Gayle noted that although a May 2018 start date may seem far away, the sector should not underestimate the amount of work involved and time needed to prepare for GDPR, and should start to prepare now. It will require a fundamental rethink by each business about how it approaches data protection compliance, from what details are treated as ‘personal’ or ‘sensitive’ in the first place, to ensuring rigorous compliance with retention and destruction policies and, above all, ensuring it can prove how its use of personal data complies with all aspects of GDPR.
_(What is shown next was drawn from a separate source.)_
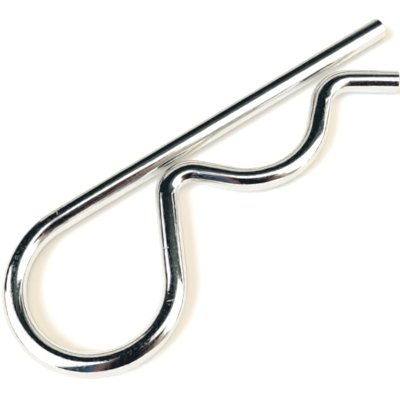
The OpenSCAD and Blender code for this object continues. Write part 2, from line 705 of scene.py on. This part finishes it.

Regulators like the ICO, with its new Commissioner, are already expecting more from businesses and demanding an increase in compliance standards, backed by an increasingly robust use of the current enforcement regime. GDPR gives regulators even more power and the increased importance allocated under GDPR to individual rights to privacy, transparency and choice in relation to personal details will be backed by competition like sanctions for any breaches. This could result in fines of up to, the greater of, 4% of the preceding years global annual turnover or €20 million, potentially on a group wide basis. So, with that in mind, 2017 should be viewed as the year of the privacy programme, with preparations commencing as soon as possible in 2017.
Retailers should start to think about developing a plan from a list of challenges, into a high level list of practical next steps, to assist key stakeholders in starting to deal with the key risks identified. The goal here would be to establish an approachable plan and prioritise tasks to achieve GDPR compliance. As first steps, retailers should look at updating their standard contracts with suppliers, review and audit their privacy and standard of consent wording, under which their marketing database has been collated.